Lo niego, claro. Pero según os he dicho a vosotros, digo a mis acompañantes que lo debiera ser. Me preguntan que por qué no lo es si debiera serlo y contesto que lo ignoro. ¿Es que lo sabe alguien? Si alguien lo sabe quisiera que me lo enseñara.

Ha de resultar curioso el conocer con qué arte de birlibirloque se privó a España de sus derechos sobre esta ciudad, que la conferencia de Algeciras declara iguales a los de Francia. El referido pacto, que suscribieron todas las grandes potencias europeas de acuerdo con el Gobierno marroquí, confió a España y Francia conjuntamente la misión de defender Casablanca contra los ataques expoliadores de las cabilas vecinas, sobre las que no pesaba la soberanía del sultán. Y después de esto no ha habido más, porque el hecho de que en el verano de 1907, para proteger la construcción de un ferrocarril francés, ocuparan la plaza fuerzas francesas, no justifica que Francia se esté quedando con todo sin dejar a España nada.

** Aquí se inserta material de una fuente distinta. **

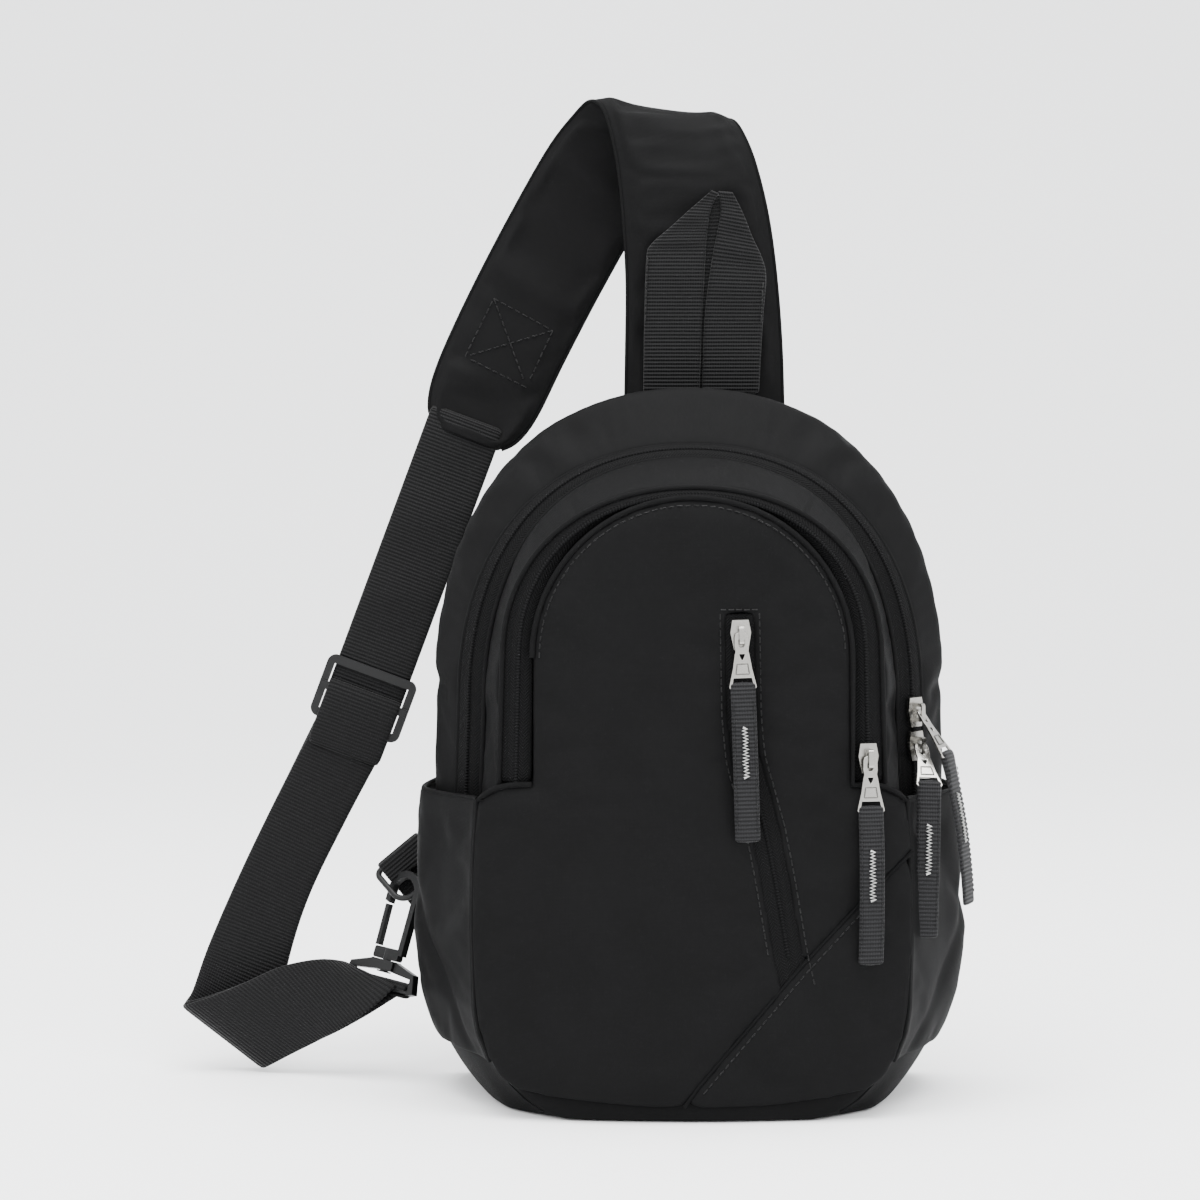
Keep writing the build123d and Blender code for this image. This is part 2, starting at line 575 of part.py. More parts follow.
with BuildPart() as hook_base:
    with BuildSketch(BAR_PLANE.offset(-FRAME_HALF)):
        Circle(BAR_R)
    extrude(amount=2 * FRAME_HALF)
    for end in (-1, 1):
        with BuildSketch(HOOK_PLANE.offset(-2.0)):
            with BuildLine():
                Polyline((end * (FRAME_HALF - 0.4), -2), (end * (FRAME_HALF + EAR), -1),
                         (end * (FRAME_HALF + EAR - 2), BARREL_LOW + 1), (end * 6, BARREL_HIGH),
                         (end * 4, BARREL_LOW), (end * (FRAME_HALF - 0.4), BARREL_LOW - 1.4),
                         (end * (FRAME_HALF - 0.4), -2))
            make_face()
        extrude(amount=4.0)
    with BuildSketch(HOOK_PLANE.offset(-3.4)):
        with Locations((0, (BARREL_LOW + BARREL_HIGH) / 2)):
            RectangleRounded(13.0, BARREL_HIGH - BARREL_LOW, 1.2)
    extrude(amount=6.8)
    with BuildSketch(Plane(origin=HOOK_FOOT, x_dir=BAR_ALONG, z_dir=HOOK_UP)):
        Circle(PIN_R + 0.06)
    extrude(amount=20, mode=Mode.SUBTRACT)
finish(hook_base, "hook_base")

HOOK_TURN = -10.0          # the hook is turned on its swivel against its base
HOOK_FACE = Plane(origin=HOOK_FOOT, x_dir=BAR_ALONG.rotate(Axis((0, 0, 0), HOOK_UP), HOOK_TURN),
                  z_dir=BAR_ALONG.cross(HOOK_UP).rotate(Axis((0, 0, 0), HOOK_UP), HOOK_TURN))
EYE_HALF = 7.2             # half the inside width of the hook
ARM = 3.2
HOOK_SEAT = 16.5           # where the arms begin above the webbing bar
HOOK_TOP = 48.5            # inside of the bight
HOOK_THICK = 3.2
NOSE_LOW = 12.4            # tip of the hook below the inside of the bight
GATE_GAP = 0.6

with BuildPart() as hook_body:
    with BuildSketch(Plane(origin=HOOK_FOOT + HOOK_UP * (BARREL_LOW - 0.9), z_dir=HOOK_UP)):
        Circle(PIN_HEAD_R)
    extrude(amount=0.6)
    with BuildSketch(Plane(origin=HOOK_FOOT + HOOK_UP * (BARREL_LOW - 0.4), z_dir=HOOK_UP)):
        Circle(PIN_R)
    extrude(amount=PIN_TOP - BARREL_LOW + 0.4)
    with BuildSketch(HOOK_FACE.offset(-HOOK_THICK / 2)):
        with Locations((0, (BARREL_HIGH + GAP + HOOK_SEAT) / 2)):
            RectangleRounded(2 * EYE_HALF + 2.4, HOOK_SEAT - BARREL_HIGH - GAP, 1.2)
        with Locations((EYE_HALF + ARM / 2, (HOOK_SEAT + HOOK_TOP) / 2 - 2)):
            Rectangle(ARM, HOOK_TOP - HOOK_SEAT + 1)
        with BuildLine():
            ThreePointArc((EYE_HALF, HOOK_TOP - 5), (0, HOOK_TOP), (-EYE_HALF, HOOK_TOP - 4))
            Line((-EYE_HALF, HOOK_TOP - 4), (-EYE_HALF, HOOK_TOP - NOSE_LOW))
            Line((-EYE_HALF, HOOK_TOP - NOSE_LOW), (-EYE_HALF - ARM, HOOK_TOP - NOSE_LOW + 1))
            Line((-EYE_HALF - ARM, HOOK_TOP - NOSE_LOW + 1), (-EYE_HALF - ARM, HOOK_TOP - 4.6))
            ThreePointArc((-EYE_HALF - ARM, HOOK_TOP - 4.6), (0, HOOK_TOP + ARM),
                          (EYE_HALF + ARM, HOOK_TOP - 5))
            Line((EYE_HALF + ARM, HOOK_TOP - 5), (EYE_HALF, HOOK_TOP - 5))
        make_face()
    extrude(amount=HOOK_THICK)
finish(hook_body, "hook_body")

GATE_PIVOT = Vector(-EYE_HALF + 0.4, HOOK_SEAT - 2.2, 0)
with BuildPart() as hook_gate:
    with BuildSketch(HOOK_FACE.offset(-1.3)):
        with BuildLine():
            Polyline((-EYE_HALF - 2.0, HOOK_SEAT + 0.4), (-EYE_HALF + 0.4, HOOK_SEAT + 0.4),
                     (-EYE_HALF - 0.2, HOOK_TOP - NOSE_LOW - GATE_GAP),
                     (-EYE_HALF - 2.4, HOOK_TOP - NOSE_LOW - GATE_GAP),
                     (-EYE_HALF - 2.0, HOOK_SEAT + 0.4))
        make_face()
    extrude(amount=2.6)
finish(hook_gate, "hook_gate")

# ---------------------------------------------------------------- zip sliders and their pulls
SLIDER_WIDE = 8.6
SLIDER_LONG = 12.5
PLATE = 1.8
PIN_UP = 4.2               # hinge of the puller above the foot of the slider
PULLER_LONG = 22.0
RIBBON_WIDE = 10.6
RIBBON_LONG = 66.0


def plane_on(point, down, out):
    """Plane at a point whose +Y runs up along the zip and whose +Z points outwards."""
    up = (Vector(*down) * -1).normalized()
    out = Vector(*out)
    out = (out - up * out.dot(up)).normalized()
    return Plane(origin=point, x_dir=up.cross(out), z_dir=out)


def make_slider(place, name):
    """Zip slider: a tapered plate with a bridge that holds the puller."""
    with BuildPart() as slider:
        with BuildSketch(place):
            with BuildLine():
                Polyline((-3.0, -SLIDER_LONG / 2), (3.0, -SLIDER_LONG / 2), (SLIDER_WIDE / 2, 1.0),
                         (3.4, SLIDER_LONG / 2), (-3.4, SLIDER_LONG / 2), (-SLIDER_WIDE / 2, 1.0),
                         (-3.0, -SLIDER_LONG / 2))
            make_face()
        extrude(amount=PLATE)
        with BuildSketch(Plane(origin=place.from_local_coords((-1.0, 0, 0)),
                               x_dir=place.y_dir, z_dir=place.x_dir)):
            with Locations((0, PLATE / 2 + 2.7)):
                RectangleRounded(7.8, PLATE + 3.8, 1.2)
            with Locations((0, PIN_UP + 0.1)):
                Rectangle(5.0, 2.6, mode=Mode.SUBTRACT)
        extrude(amount=2.0)
    finish(slider, name)
    return slider


def make_puller(place, name):
    """Cast puller: a bar under the bridge, a ring, a plate and a slot for the ribbon."""
    with BuildPart() as puller:
        with BuildSketch(place.offset(-0.7)):
            with BuildLine():
                Polyline((-3.4, 0.45), (3.4, 0.45), (4.1, -4), (5.0, -10), (6.4, -PULLER_LONG + 1),
                         (6.4, -PULLER_LONG), (-6.4, -PULLER_LONG), (-6.4, -PULLER_LONG + 1),
                         (-5.0, -10), (-4.1, -4), (-3.4, 0.45))
            make_face()
            with Locations((0, -3.5)):
                Rectangle(5.4, 6.4, mode=Mode.SUBTRACT)
            with Locations((0, -PULLER_LONG + 3.5)):
                Rectangle(RIBBON_WIDE + 0.6, 3.8, mode=Mode.SUBTRACT)
        extrude(amount=1.4)
    finish(puller, name)
    return puller


def make_ribbon(place, name):
    """Ribbon folded round the puller's lower bar; the plane sits on that bar."""
    loop_in, loop_out = 1.35, 2.35
    with BuildPart() as ribbon:
        with BuildSketch(Plane(origin=place.origin, x_dir=place.y_dir, z_dir=place.x_dir)):
            Circle(loop_out)
            with Locations((-RIBBON_LONG / 2 - 1.0, 0)):
                Rectangle(RIBBON_LONG - 2.0, 1.8)
            Circle(loop_in, mode=Mode.SUBTRACT)
        extrude(amount=RIBBON_WIDE / 2, both=True)
    finish(ribbon, name)
    return ribbon


def make_pull(name, slider_place, puller_down, ribbon_down, out):
    """Slider, puller and ribbon of one zip."""
    make_slider(slider_place, f"{name}_slider")
    pin = slider_place.from_local_coords((0, 0, PIN_UP))
    puller_place = plane_on(pin, puller_down, out)
    make_puller(puller_place, f"{name}_puller")
    bar = puller_place.from_local_coords((0, -PULLER_LONG + 0.8, 0))
    hinge = puller_place.x_dir
    up = Vector(*ribbon_down) * -1
    up = (up - hinge * up.dot(hinge)).normalized()
    ribbon_place = Plane(origin=bar, x_dir=hinge, z_dir=hinge.cross(up))
    make_ribbon(ribbon_place, f"{name}_pull")


FACE_OUT = (0, -math.cos(math.radians(LEAN)), math.sin(math.radians(LEAN)))

# chest pocket
pocket_at = face_point(19.8, 204.0, -0.35)
pocket_down = face_point(POCKET_BEND[0], POCKET_BEND[1]) - face_point(*POCKET_TOP)
make_pull("pocket", plane_on(pocket_at, pocket_down, (0.055, -1, 0.05)), pocket_down,
          (0.05, -0.052, -1), (0.055, -1, 0.05))

# front compartment
front_at = face_point(73.2, 152.0, -0.6)
front_down = face_point(73.7, SHOULDER_Z) - face_point(72.8, PANEL_SPRING_Z)
make_pull("front", plane_on(front_at, front_down, (0.2, -1, 0.05)), front_down,
          (-0.02, -0.06, -1), (0.1, -1, 0.05))

# main compartment, two sliders that meet
zip_mid = between(MAIN_ZIP_REAR, MAIN_ZIP_FRONT, 0.5)
MAIN_OUT = Vector(0.62, -0.785, 0)


def main_zip_point(z):
    """Point on the crown of the main zip's coil, on the right-hand side."""
    share = (z - BELLY_Z) / (SPRING_Z - BELLY_Z)
    x = zip_mid[1] + (zip_mid[2] - zip_mid[1]) * share
    return Vector(x, zip_mid[0], z) + MAIN_OUT * (COIL_HIGH + 0.7)


main_down = main_zip_point(BELLY_Z) - main_zip_point(SPRING_Z)
for which, height, puller_lean, ribbon_down, out in (
        ("main_upper", 168.0, (0.52, -0.24, -0.82), (0.13, -0.05, -1), (0.75, -0.43, 0.5)),
        ("main_lower", 153.5, (0.10, -0.72, -0.68), (0.0, -0.07, -1), (0.166, -0.669, 0.72))):
    make_pull(which, plane_on(main_zip_point(height), main_down, MAIN_OUT), puller_lean,
              ribbon_down, out)
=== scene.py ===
import math
import random

import bmesh
import bpy
from mathutils import Matrix, Vector
from mathutils.bvhtree import BVHTree
from mathutils.geometry import intersect_point_line
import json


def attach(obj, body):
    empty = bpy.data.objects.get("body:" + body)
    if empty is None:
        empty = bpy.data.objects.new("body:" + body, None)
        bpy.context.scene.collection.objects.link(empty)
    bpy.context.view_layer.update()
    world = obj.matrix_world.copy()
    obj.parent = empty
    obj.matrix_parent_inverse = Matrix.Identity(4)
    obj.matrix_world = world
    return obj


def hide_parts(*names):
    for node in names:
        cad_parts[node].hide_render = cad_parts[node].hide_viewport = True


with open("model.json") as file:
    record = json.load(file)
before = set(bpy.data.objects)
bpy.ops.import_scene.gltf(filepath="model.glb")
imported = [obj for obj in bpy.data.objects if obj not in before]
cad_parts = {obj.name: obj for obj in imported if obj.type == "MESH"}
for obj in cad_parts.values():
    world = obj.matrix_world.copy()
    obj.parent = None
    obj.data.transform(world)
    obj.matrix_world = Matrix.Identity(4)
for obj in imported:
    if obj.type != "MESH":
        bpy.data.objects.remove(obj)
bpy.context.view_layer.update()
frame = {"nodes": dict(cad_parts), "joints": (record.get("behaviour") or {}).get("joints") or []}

MM = 0.001
rng = random.Random(7)

# ---------------------------------------------------------------- camera, light and floor
camera_data = bpy.data.cameras.new("camera")
camera_data.lens = 105
camera_data.sensor_width = 36
camera = bpy.data.objects.new("camera", camera_data)
camera.location = (-0.0386, -1.5, 0.320)
camera.rotation_euler = (math.radians(86), 0, 0)
bpy.context.scene.collection.objects.link(camera)
bpy.context.scene.camera = camera


def area_light(name, place, aim, size, watts, colour=(1, 1, 1)):
    data = bpy.data.lights.new(name, "AREA")
    data.shape = "RECTANGLE"
    data.size, data.size_y = size
    data.energy = watts
    data.color = colour
    light = bpy.data.objects.new(name, data)
    light.location = place
    light.rotation_euler = (Vector(aim) - Vector(place)).to_track_quat("-Z", "Y").to_euler()
    bpy.context.scene.collection.objects.link(light)


area_light("top_light", (0.0, -0.25, 1.6), (0, 0, 0.15), (1.6, 1.2), 70)
area_light("left_light", (-1.5, -1.1, 0.9), (0, 0, 0.18), (1.0, 1.4), 14)
area_light("right_light", (1.5, -0.9, 0.8), (0, 0, 0.18), (1.0, 1.4), 12)
area_light("front_light", (0.1, -2.3, 1.0), (0, 0, 0.2), (1.4, 0.8), 18)

world = bpy.data.worlds.new("world")
world.use_nodes = True
world.node_tree.nodes["Background"].inputs["Color"].default_value = (0.93, 0.935, 0.94, 1)
world.node_tree.nodes["Background"].inputs["Strength"].default_value = 2.4
bpy.context.scene.world = world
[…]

Nada, lo que se dice nada. Ni el nombre español –tan clásico y tan expresivo- quieren dejarnos. En 29 de noviembre último el Instituto colonial francés propuso que la ciudad pasase a llamarse Lyauteyville, para honrar al mariscal Lyautey. Y gracias a que el ex residente es una persona modesta y se ha opuesto terminantemente. Si llega a ser tan vanidoso como Mussolini –quien pretende poner su nombre al Mont Blanc- a estas horas en lugar de estar en Casablanca estaríamos en Lyauteyville-sur-Mer. ¡No hay derecho!

Cruz Herrera conviene conmigo en que no lo hay, ciertamente. Y nos desesperamos juntos. Pero Alfonsito, que es hombre apacible, trata de calmarnos.

-Después de todo, ya que se venden aquí los libros del uno y los cuadros del otro…

Sin embargo, si esto nos puede convenir como pintor y como literato respectivamente, como patriotas no puede compensarnos de que España haya perdido el control de una hermosa ciudad de cincuenta mil habitantes, capital de la rica provincia de Chania, enlazada por fáciles caminos con las fértiles regiones de Fedala, Azimur y Settat, y poseedora de un cómodo puerto, por el que se exportan en cantidades enormes todos los productos de la agricultura y la ganadería orientales y se importan los de la industria occidental.

-Queda aquí el espíritu de la patria –sigue diciendo Alfonsito.

En fin… Quedando siquiera esto… Y que no verlo sería peor… Consolémonos, pues. Pregunto a Cruz Herrera dónde se puede pasar un rato entretenido por la noche. ¿Hay teatros o cinematógrafos?

-Hay algo mejor.

-¿Sí?…

-Un salón de baile.

-Muy bien. ¿Y para ir a él?

-No recuerdo el nombre de la calle. Pero ustedes toman un “taxi” y el chófer sabrá. Díganle que los lleve al Salón Madrid.

¡El Salón Madrid! Queda en Casablanca el espíritu del que Alfonsito habló. Es una ciudad “castiza”.